After that was settled, the Dutch were first to be allowed to withdraw their allotment. They were finished in late summer 2014. The Bundesbank managed to get 85 tons out in the rest of the year. In 2015, another as yet unknown institution besides the Bundesbank withdrew gold -30 tons overall. The Bundesbank got 99 tons back. In 2016, finally, Bundesbank was alone in withdrawing gold from New York. This might explain why the Fed was more forthcoming than the Bundesbank had expected and handed out the final 111 tons of their 300-ton-allotment.

A hidden message

When the Bundesbank had announced their plan of where to keep how much gold in the future, it was craftily sold as a message to the German people and politicians that they would get a chunk of the gold that was in New York under their control and store half of the official German gold in Germany. This, however, was not the main message.

The main message had New York and Washington as addressees. It consisted in the promise that in exchange for getting those 300 tons, they would leave four times as much in New York and stop forever fussing about it. This is my reading anyway, based on what I understand is usual diplomatic custom and lingo in such affairs. This way of reading it is bolstered by the fact that the conveniently critical Court of Auditors has gone completely silent since the Bundesbank announced their new plan for where to store the gold. This is not what one should have expected. None of the concerns of the auditors has been addressed in any significant way. The Bundesbank can still not go in and check or count the gold. There are still the terms and conditions of the New York Fed, which say that they give no guarantee. If it should turn out that the gold has been stolen in some mysterious way, that’s bad luck. None of the other problems were fixed and no convincing reason was provided why it should be in Germany’s interest to keep such a large portion of its gold outside its control. The fact that a fifth of the gold that used to be kept in New York under such unfavorable conditions has been retrieved, is not a very convincing reason for the auditors to fall completely silent. After all, they had clearly said that the way that the German national treasure is stored there, is against the law.

Sowing the seeds of doubt

The unusual behavior of the Bundesbank during the relocations did nothing to allay the suspicion that something was wrong with the gold. In 2013 and 2014 they melted 55 of the 90 tons they retrieved in these two years, destroying all evidence if anything should have been wrong, like some of that gold being inferior “coin-gold”, for example. The Bundesbank announced that expert witnesses had checked and confirmed that everything was as it should be, but they stubbornly refused to identify them. They did not even give any names of the institution to which the experts ostensibly belonged. They intentionally destroyed all evidence and asked us to take their word in exchange. However, even if they were the most honest people on earth, their word would not be worth a dime in these circumstances, because if something was wrong, it would be completely irresponsible to admit it. Such an admission would completely destroy trust in the New York Fed and by extension in the dollar and in the dollar-centered world financial system. Before setting off that bomb, they will lie ten times if need be. However, if everything would have been proper, it would have been exceedingly easy to proof it, first of all by not melting the gold right away, but showing it, and second by melting it – if it has to be done – in the presence of representatives from few respected institutions, who actually give their names and signatures.
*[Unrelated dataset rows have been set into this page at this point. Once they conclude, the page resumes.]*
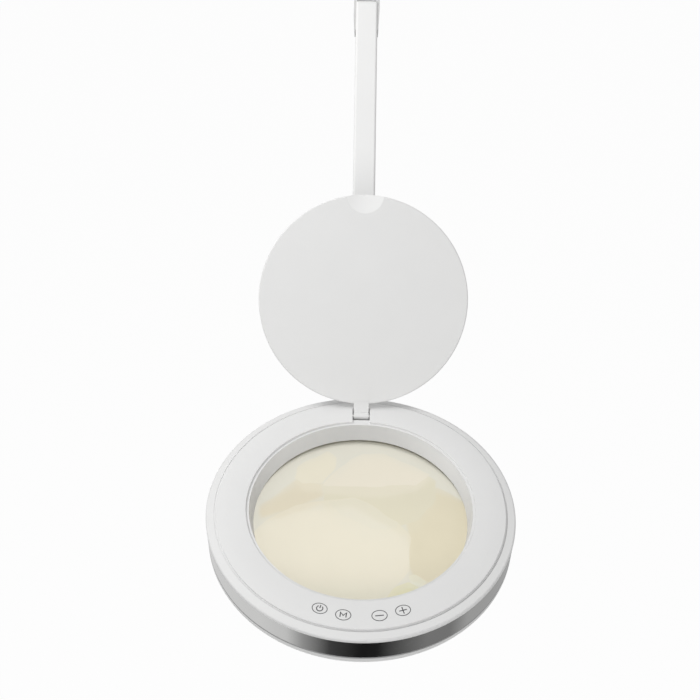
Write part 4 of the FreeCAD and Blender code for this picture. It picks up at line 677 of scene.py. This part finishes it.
# Cards that the chrome band mirrors: their edges as (radius, height), and their greys by the angle round
# the head from the front, as (degrees, grey)
NEAR_CARD = [(0.56, 0.0), (1.6, 0.0)]
NEAR_GREYS = [(-180, 0.65), (-75, 0.68), (-52, 0.62), (-40, 0.33), (-20, 0.055), (2, 0.010), (14, 0.014),
              (36, 0.13), (50, 0.20), (69, 0.20), (85, 0.37), (180, 0.41)]
FAR_CARD = [(1.6, 0.0), (9.0, 0.0), (9.0, 3.6)]
FAR_GREYS = [(-180, 0.80), (-150, 0.25), (-115, 0.85), (-70, 0.80), (-45, 0.20), (-15, 0.04), (20, 0.05),
             (55, 0.30), (80, 0.85), (120, 0.80), (150, 0.15), (180, 0.80)]
CARD_LIFT, CARD_STEPS = 0.002, 96


def seen_directly(tree):
    """1 for rays that show a thing, straight, mirrored or through glass, and 0 for those that light it."""
    path = node(tree, "ShaderNodeLightPath")
    seen = path.outputs[SHOWING_RAYS[0]]
    for ray in SHOWING_RAYS[1:]:
        seen = number(tree, "MAXIMUM", seen, path.outputs[ray])
    return seen


def mix_shaders(tree, factor, first, second):
    mixer = node(tree, "ShaderNodeMixShader")
    feed(tree, mixer.inputs, (factor, first, second))
    return mixer.outputs[0]


def make_floor():
    """A pale floor that looks white, seen through from below so that the underside can be looked at."""
    bpy.ops.mesh.primitive_plane_add(size=FLOOR_SIZE, location=(0, 0, FLOOR_HEIGHT))
    floor = bpy.context.object
    floor.name = "floor"
    made, tree, shader = new_material("floor_white")
    shader.inputs["Base Color"].default_value = FLOOR_COLOUR
    shader.inputs["Roughness"].default_value = FLOOR_ROUGHNESS
    glow = node(tree, "ShaderNodeEmission").outputs[0]
    whiteness = times(tree, seen_directly(tree), FLOOR_WHITENESS)
    white = mix_shaders(tree, whiteness, shader.outputs[0], glow)
    below = node(tree, "ShaderNodeNewGeometry").outputs["Backfacing"]
    clear = node(tree, "ShaderNodeBsdfTransparent").outputs[0]
    surface = tree.nodes["Material Output"].inputs["Surface"]
    tree.links.new(mix_shaders(tree, below, white, clear), surface)
    floor.data.materials.append(made)


def card_material(name, shades):
    """A plain glow whose grey goes with the angle round the card."""
    made, tree, shader = new_material(name)
    tree.nodes.remove(shader)
    place = node(tree, "ShaderNodeSeparateXYZ")
    tree.links.new(shaded_place(tree), place.inputs[0])
    angle = number(tree, "ARCTAN2", place.outputs["X"], times(tree, place.outputs["Y"], -1.0))
    greys = node(tree, "ShaderNodeValToRGB")
    stops = greys.color_ramp.elements
    for index, (degrees, grey) in enumerate(shades):
        position = (degrees + 180) / 360
        stop = stops[index] if index < 2 else stops.new(position)
        stop.position = position
        stop.color = (grey, grey, grey, 1.0)
    tree.links.new(spread(tree, angle, 0.0, 1.0, -math.pi, math.pi), greys.inputs[0])
    glow = node(tree, "ShaderNodeEmission")
    tree.links.new(greys.outputs[0], glow.inputs["Color"])
    tree.links.new(glow.outputs[0], tree.nodes["Material Output"].inputs["Surface"])
    return made


def make_card(name, edges, shades):
    """A card round the head, which only mirrors show, as photographers place for chrome."""
    mesh = bpy.data.meshes.new(name)
    made = bmesh.new()
    angles = [math.tau * step / CARD_STEPS for step in range(CARD_STEPS)]
    rows = [[made.verts.new((radius * math.cos(a), radius * math.sin(a), height)) for a in angles]
            for radius, height in edges]
    for inner, outer in zip(rows, rows[1:]):
        for step in range(CARD_STEPS):
            following = (step + 1) % CARD_STEPS
            made.faces.new((inner[step], outer[step], outer[following], inner[following]))
    made.to_mesh(mesh)
    made.free()
    mesh.materials.append(card_material(name + "_grey", shades))
    card = bpy.data.objects.new(name, mesh)
    bpy.context.scene.collection.objects.link(card)
    card.location = (0, HEAD.y, FLOOR_HEIGHT + CARD_LIFT)
    for ray in ("camera", "diffuse", "transmission", "volume_scatter", "shadow"):
        setattr(card, "visible_" + ray, False)


def background(tree, strength):
    made = node(tree, "ShaderNodeBackground")
    made.inputs["Color"].default_value = (1.0, 1.0, 1.0, 1.0)
    made.inputs["Strength"].default_value = strength
    return made.outputs[0]


def make_world():
    """A soft white world that looks fully white."""
    world = bpy.data.worlds.new("studio")
    world.use_nodes = True
    tree = world.node_tree
    tree.nodes.clear()
    light, white = background(tree, WORLD_LIGHT), background(tree, WORLD_SEEN)
    surface = node(tree, "ShaderNodeOutputWorld").inputs["Surface"]
    tree.links.new(mix_shaders(tree, seen_directly(tree), light, white), surface)
    bpy.context.scene.world = world


def area_lamp(name, offset, size, power, mirrored=True):
    """A round lamp beside the head that shines on it."""
    data = bpy.data.lights.new(name, "AREA")
    data.shape = "DISK"
    data.size = size
    data.energy = power
    lamp = bpy.data.objects.new(name, data)
    lamp.location = HEAD + offset
    lamp.rotation_mode = "QUATERNION"
    lamp.rotation_quaternion = (-offset).to_track_quat("-Z", "Y")
    lamp.visible_glossy = mirrored
    lamp.visible_transmission = False
    bpy.context.scene.collection.objects.link(lamp)


def make_camera():
    """Camera at the place and angle of the photograph."""
    down, turn, roll = CAMERA_DOWN, CAMERA_TURN, CAMERA_ROLL
    ahead = Vector((-math.sin(turn) * math.cos(down), math.cos(turn) * math.cos(down), -math.sin(down)))
    right = Vector((math.cos(turn), math.sin(turn), 0))
    up = right.cross(ahead)
    tilted_right = math.cos(roll) * right + math.sin(roll) * up
    tilted_up = -math.sin(roll) * right + math.cos(roll) * up
    data = bpy.data.cameras.new("camera")
    data.sensor_width = SENSOR_WIDTH
    data.lens = SENSOR_WIDTH * FOCAL_LENGTH / PICTURE_WIDTH
    data.clip_start = CAMERA_NEAREST
    camera = bpy.data.objects.new("camera", data)
    facing = Matrix((tilted_right, tilted_up, -ahead)).transposed()
    camera.matrix_world = Matrix.Translation(HEAD + CAMERA_AT) @ facing.to_4x4()
    bpy.context.scene.collection.objects.link(camera)
    bpy.context.scene.camera = camera


make_floor()
make_card("near_card", NEAR_CARD, NEAR_GREYS)
make_card("far_card", FAR_CARD, FAR_GREYS)
make_world()
area_lamp("key", KEY_AT, KEY_SIZE, KEY_POWER, mirrored=False)
area_lamp("front", FRONT_AT, FRONT_SIZE, FRONT_POWER)
make_camera()
bpy.context.scene.view_settings.view_transform = "Standard"

bpy.context.view_layer.update()
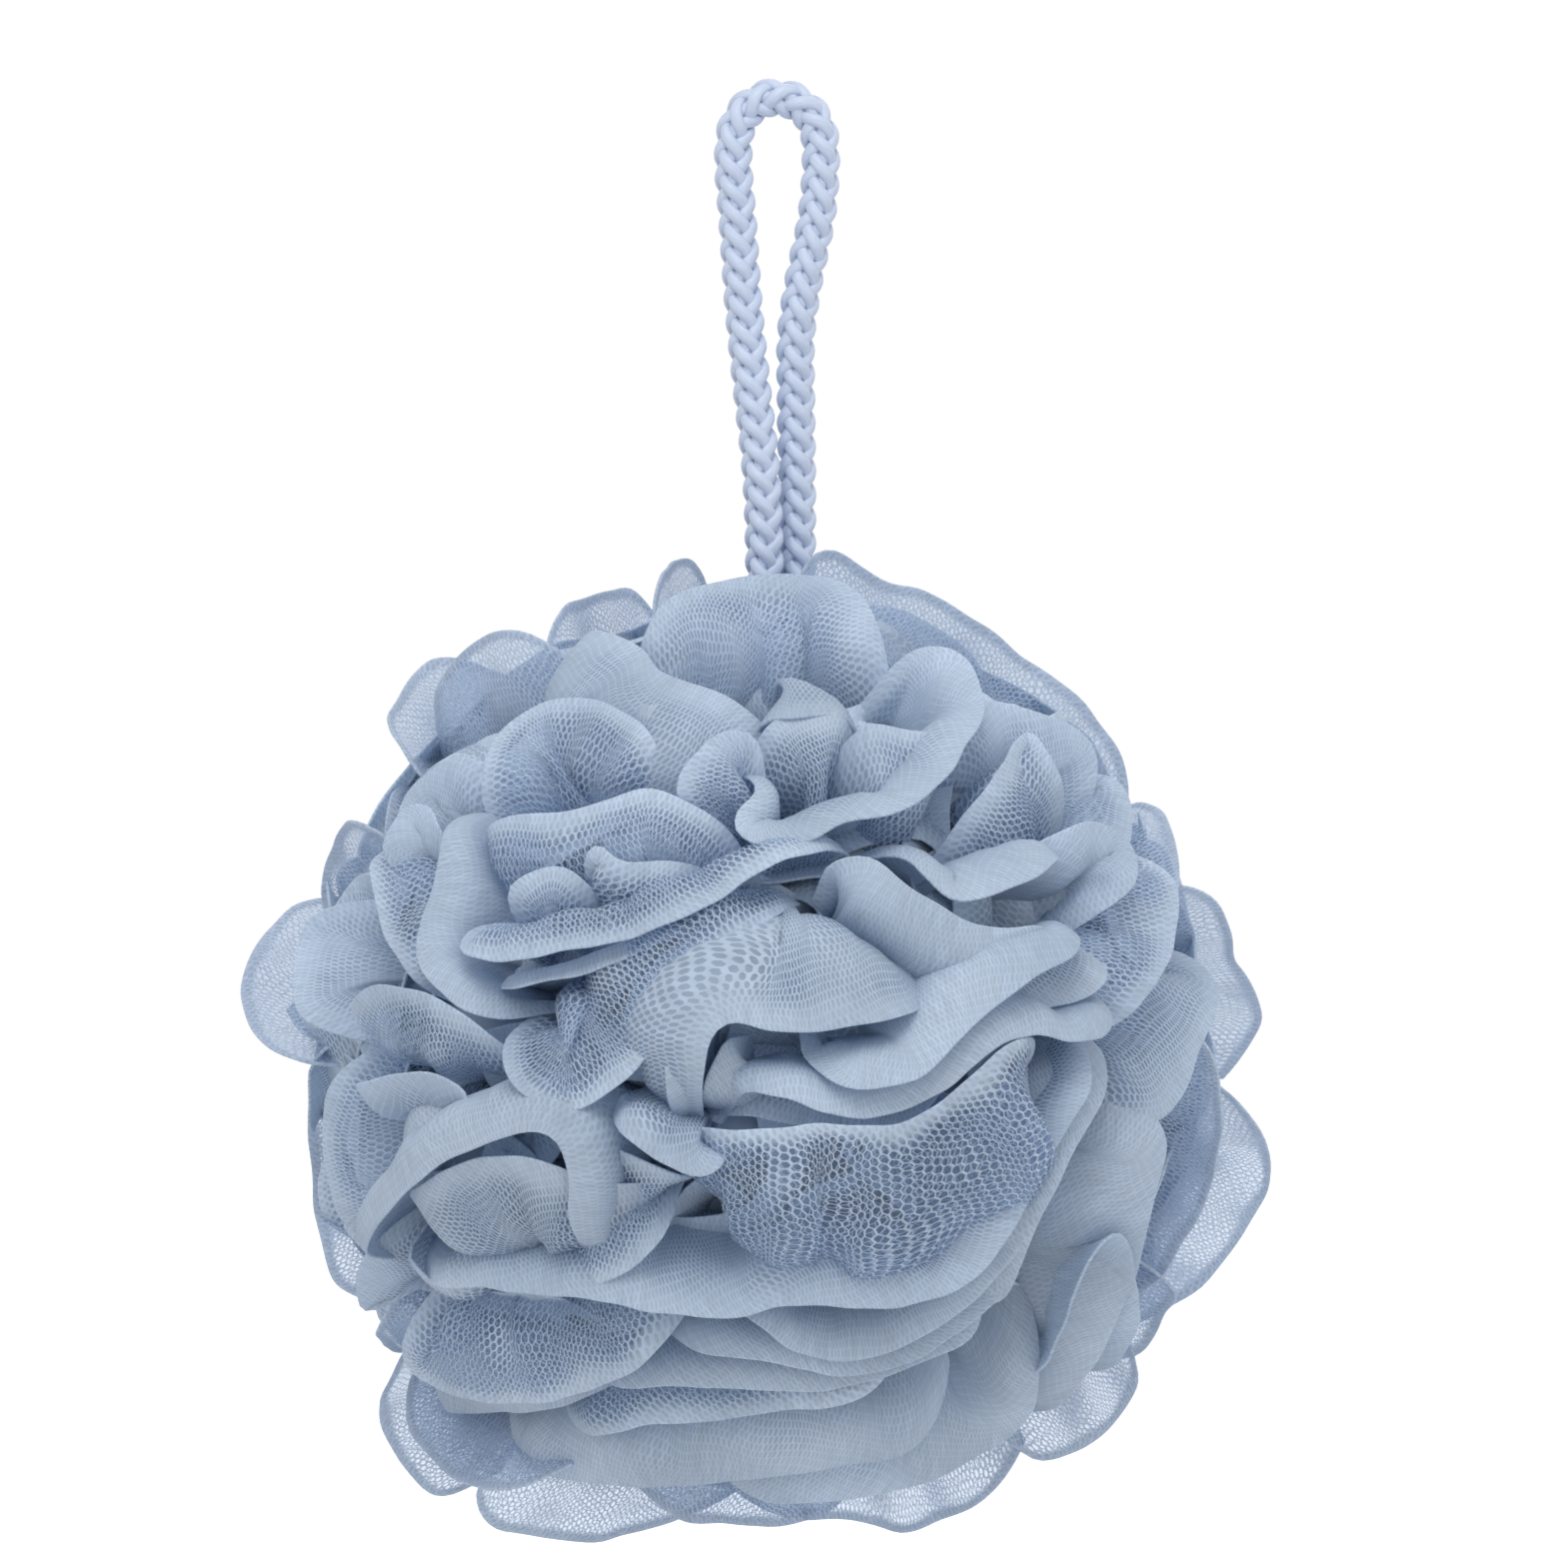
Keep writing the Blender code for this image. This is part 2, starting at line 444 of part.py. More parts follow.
def net_sheets(collection):
    """All the folds as open sheets, thickened to the double net."""
    verts, faces = [], []
    for fold in all_folds():
        points, quads = sheet_mesh(*fold)
        start = len(verts)
        verts.extend(points)
        faces.extend([tuple(start + corner for corner in quad) for quad in quads])
    mesh = bpy.data.meshes.new("net_sheets")
    mesh.from_pydata([tuple(v) for v in verts], [], faces)
    sheets = new_object("net_sheets", mesh, collection)
    wall = sheets.modifiers.new("double_net", "SOLIDIFY")
    wall.thickness = NET_THICKNESS
    wall.offset = 0.0
    return sheets


def heart_mesh():
    """The packed middle, where the gathers press together."""
    shape = bmesh.new()
    bmesh.ops.create_icosphere(shape, subdivisions=4, radius=1.0)
    for corner in shape.verts:
        corner.co = Vector(BALL_HALF * HEART_SHARE * np.array(corner.co))
    mesh = bpy.data.meshes.new("net_heart")
    shape.to_mesh(mesh)
    shape.free()
    return mesh


def join_meshes(name, meshes):
    shape = bmesh.new()
    for mesh in meshes:
        shape.from_mesh(mesh)
    joined = bpy.data.meshes.new(name)
    shape.to_mesh(joined)
    shape.free()
    return joined


def largest_body(mesh):
    """Keeps the one skin that holds the net together, without closed pockets between folds."""
    shape = bmesh.new()
    shape.from_mesh(mesh)
    left = set(shape.verts)
    best = set()
    while left:
        seed = left.pop()
        body = {seed}
        front = [seed]
        while front:
            corner = front.pop()
            for edge in corner.link_edges:
                other = edge.other_vert(corner)
                if other in left:
                    left.remove(other)
                    body.add(other)
                    front.append(other)
        if len(body) > len(best):
            best = body
    bmesh.ops.delete(shape, geom=[v for v in shape.verts if v not in best], context="VERTS")
    kept = bpy.data.meshes.new("net_skin")
    shape.to_mesh(kept)
    shape.free()
    return kept


def make_netting(parts, guides):
    sheets = net_sheets(guides)
    folds = evaluated_mesh(sheets)
    bpy.data.objects.remove(sheets, do_unlink=True)
    raw = new_object("net_raw", join_meshes("net_raw", (folds, heart_mesh())), guides)
    grown = raw.modifiers.new("grown_together", "REMESH")
    grown.mode = "VOXEL"
    grown.voxel_size = GRID_SIZE
    skin = largest_body(evaluated_mesh(raw))
    bpy.data.objects.remove(raw, do_unlink=True)
    netting = new_object("netting", skin, parts)
    netting.location = BALL_MIDDLE
    facets = sum(len(face.vertices) - 2 for face in skin.polygons)
    eased = netting.modifiers.new("eased", "SMOOTH")
    eased.factor = EASE_FACTOR
    eased.iterations = EASE_PASSES
    thinned = netting.modifiers.new("facets", "DECIMATE")
    thinned.ratio = min(1.0, FACE_BUDGET / facets)
    netting.data.materials.append(material("net_blue_grey", (0.40, 0.47, 0.56), 0.55))
    for cutter in (leg_channel(guides), knot_room(guides), tie_groove(guides)):
        cut = netting.modifiers.new(cutter.name, "BOOLEAN")
        cut.operation = "DIFFERENCE"
        cut.object = cutter
    return netting


def as_cutter(thing):
    thing.hide_render = True
    thing.display_type = "WIRE"
    return thing


def upright_drum(name, collection, radii, middle, bottom, top, sides=20):
    """An upright drum of elliptical section between two heights."""
    shape = bmesh.new()
    bmesh.ops.create_cone(shape, cap_ends=True, segments=sides, radius1=1.0, radius2=1.0, depth=1.0)
    size = Vector((radii[0], radii[1], top - bottom))
    place = Vector((middle[0], middle[1], (top + bottom) / 2))
    for corner in shape.verts:
        corner.co = Vector(a * b for a, b in zip(corner.co, size)) + place
    mesh = bpy.data.meshes.new(name)
    shape.to_mesh(mesh)
    shape.free()
    return new_object(name, mesh, collection)


def leg_channel(guides):
    """The way of the cord's two legs, from the top of the ball down to the knot."""
    ball_top = BALL_MIDDLE.z + BALL_HEIGHT / 2
    route = np.array(CORD_ROUTE) * SKETCH_SCALE
    legs = route[route[:, 2] < ball_top + CHANNEL_ROOM]
    low, high = legs.min(axis=0), legs.max(axis=0)
    room = CORD_DIAMETER / 2 + CHANNEL_ROOM
    radii = [(high[k] - low[k]) / 2 + room for k in range(2)]
    middle = [(high[k] + low[k]) / 2 for k in range(2)]
    top = ball_top + 2 * CORD_DIAMETER
    return as_cutter(upright_drum("leg_channel", guides, radii, middle, KNOT_TOP, top))


def knot_room(guides):
    room = KNOT_RADIUS + 2 * CORD_GAP
    low, high = TIE_TOP, KNOT_TOP + CORD_GAP
    return as_cutter(upright_drum("knot_room", guides, (room, room), KNOT_MIDDLE, low, high))


def ring(name, collection, tube_radius):
    """A ring round the waist of the gathers, which runs along X."""
    bpy.ops.mesh.primitive_torus_add(major_radius=TIE_RING_RADIUS, minor_radius=tube_radius,
                                     major_segments=28, minor_segments=10,
                                     location=BALL_MIDDLE, rotation=(0.0, math.pi / 2, 0.0))
    made = bpy.context.object
    made.name = name
    for holder in list(made.users_collection):
        holder.objects.unlink(made)
    collection.objects.link(made)
    return made


def tie_groove(guides):
    return as_cutter(ring("tie_groove", guides, TIE_DIAMETER / 2 + CORD_GAP))


def make_tie(parts):
    tie = ring("binding_tie", parts, TIE_DIAMETER / 2)
    tie.data.shade_smooth()
    tie.data.materials.append(material("tie_white", (0.80, 0.83, 0.88), 0.6))
    return tie


def make_knot(parts):
    """A stopper knot: the cord's ends wound round the legs, turned as a stack of rounded coils."""
    height = KNOT_TURNS * KNOT_PITCH
    roll = KNOT_PITCH / 2
    profile = [(0.0, height)]
    for turn in range(KNOT_TURNS):
        centre = height - roll - turn * KNOT_PITCH
        for angle in (75, 40, 0, -40, -75):
            out = KNOT_RADIUS - roll + roll * math.cos(math.radians(angle))
            profile.append((out, centre + roll * math.sin(math.radians(angle))))
    profile.append((0.0, 0.0))
    mesh = bpy.data.meshes.new("cord_knot")
    edges = [(k, k + 1) for k in range(len(profile) - 1)]
    mesh.from_pydata([(r, 0.0, z) for r, z in profile], edges, [])
    knot = new_object("cord_knot", mesh, parts)
    knot.location = (*KNOT_MIDDLE, KNOT_BOTTOM)
    turned = knot.modifiers.new("turned", "SCREW")
    turned.steps = 18
    turned.render_steps = 18
    turned.use_merge_vertices = True
    turned.merge_threshold = 0.00001
    knot.data.materials.append(material("cord_white", (0.80, 0.83, 0.88), 0.6))
    return knot


def make_cord(parts):
    route = np.array(CORD_ROUTE) * SKETCH_SCALE
    seat = KNOT_TOP + CORD_GAP
    ends = [(x, y, seat) for x, y, z in (route[0], route[-1])]
    run = smooth_run([ends[0], *route, ends[1]], CORD_STATIONS)
    curve = bpy.data.curves.new("hanging_cord", "CURVE")
    curve.dimensions = "3D"
    curve.bevel_depth = CORD_DIAMETER / 2
    curve.bevel_resolution = 2
    curve.use_fill_caps = True
    curve.render_resolution_u = 0
    spline = curve.splines.new("POLY")
    spline.points.add(len(run) - 1)
    for point, place in zip(spline.points, run):
        point.co = (*place, 1.0)
    cord = new_object("hanging_cord", curve, parts)
    curve.materials.append(material("braid_white", (0.80, 0.83, 0.88), 0.6))
    return cord


def main():
    clear_scene()
    parts = new_collection("mesh_bath_pouf")
    guides = new_collection("guides")
    make_netting(parts, guides)
    make_tie(parts)
    make_knot(parts)
    make_cord(parts)


main()
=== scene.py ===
# Mesh bath pouf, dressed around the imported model: a ball of gathered double net on a braided cord loop.
# Places are in mm from the ball's middle or from the hang point, and become metres where a mesh is made.
import bpy
import math
import numpy as np
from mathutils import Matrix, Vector


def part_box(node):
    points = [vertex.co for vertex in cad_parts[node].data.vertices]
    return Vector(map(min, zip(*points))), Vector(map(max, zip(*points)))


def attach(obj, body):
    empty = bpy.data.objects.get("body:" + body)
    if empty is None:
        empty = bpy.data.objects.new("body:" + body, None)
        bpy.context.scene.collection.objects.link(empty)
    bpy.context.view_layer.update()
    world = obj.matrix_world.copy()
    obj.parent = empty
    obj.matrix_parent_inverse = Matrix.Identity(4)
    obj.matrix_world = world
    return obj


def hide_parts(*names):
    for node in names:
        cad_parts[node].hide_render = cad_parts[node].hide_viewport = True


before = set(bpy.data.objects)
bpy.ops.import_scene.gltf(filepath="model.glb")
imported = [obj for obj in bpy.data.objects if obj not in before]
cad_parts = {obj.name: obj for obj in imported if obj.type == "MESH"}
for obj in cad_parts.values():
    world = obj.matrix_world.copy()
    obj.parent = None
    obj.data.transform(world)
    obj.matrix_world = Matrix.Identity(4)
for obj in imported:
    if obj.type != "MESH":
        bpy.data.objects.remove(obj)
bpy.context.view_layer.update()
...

Having to give a rationale for the more than 1200 tons of German gold in New York, the Bundesbank came up with the fact that it is so convenient to have it at the Fed, because many other countries have gold there. That way, you do not have to move the gold around, if you want to sell it to some other country, you just have to redesignate it inside the Fed building. This makes no sense. First of all, it is much too much gold for that purpose, given that such gold transactions have not happened for decades. The only situation in which it would become necessary to be able to do this quickly and in large amounts would be when the dollar-based currency-system brakes down and countries insist in payment in gold again. Would you really want to have your gold in he custody of the home-country of the dollar in such a situation, a country, which also happens to be the most powerful country by far? Remember that the US already defrauded us and many other countries of many tons of gold in 1971. The US had paid for its imports with pieces of paper on the promise, that these pieces of paper were as good as gold and would be exchanged for gold at a fixed rate upon request. In 1971 Nixon just said screw you, you can keep those papers and we will keep your commodities and the gold. We stayed friends anyway. We had to.

Austria keeps a large chunk of its gold in Zurich, which is a very important gold trading center. The Bundesbank does not keep any there, even though it would make much more sense than New York. It is nearby. Switzerland is a small, neutral country without a serious army. They would hardly refuse to hand the gold back on request.

Gold is money, which is based on physical ownership, not on trust in the willingness and ability of another party to honor their promises. If you have gold, but you do not have it under your control, it is almost pointless to have gold. If you want to keep a piece of paper that tells you that you can get gold for it, if you really, really want to, you might as well hold treasuries of any other of these pieces of paper.

The Power of Gold

It is of critical importance for the US to have a very large part of the world’s official gold reserves under their control. The status of the dollar as world currency allows the US to buy up stocks, companies, commodities and more from the whole world with pieces of paper they can print themselves. It allows them to force banks and companies in other countries to abide by US law. A currency backed by gold could become a serious threat to the exceedingly valuable predominance of the dollar, especially these days, when the dollar-printing presses are running at full throttle. Knowing this, the United States had the International Monetary Fund (IMF) prohibiting its member-countries in 1978 to give their currencies an explicit gold backing. However, the IMF has no army. If a country left the IMF and did it anyway, they could not do anything. But the US could. It would not be hard in such a situation to point to some-rule breaking or some unfairness or dangerousness for the world-financial-system of the contender’s plan to link their currency to gold. This would give justification to the US to withhold the gold under its control. This is what the fight about the place of storage of official gold is about. The monetary value of it is largely irrelevant in comparison.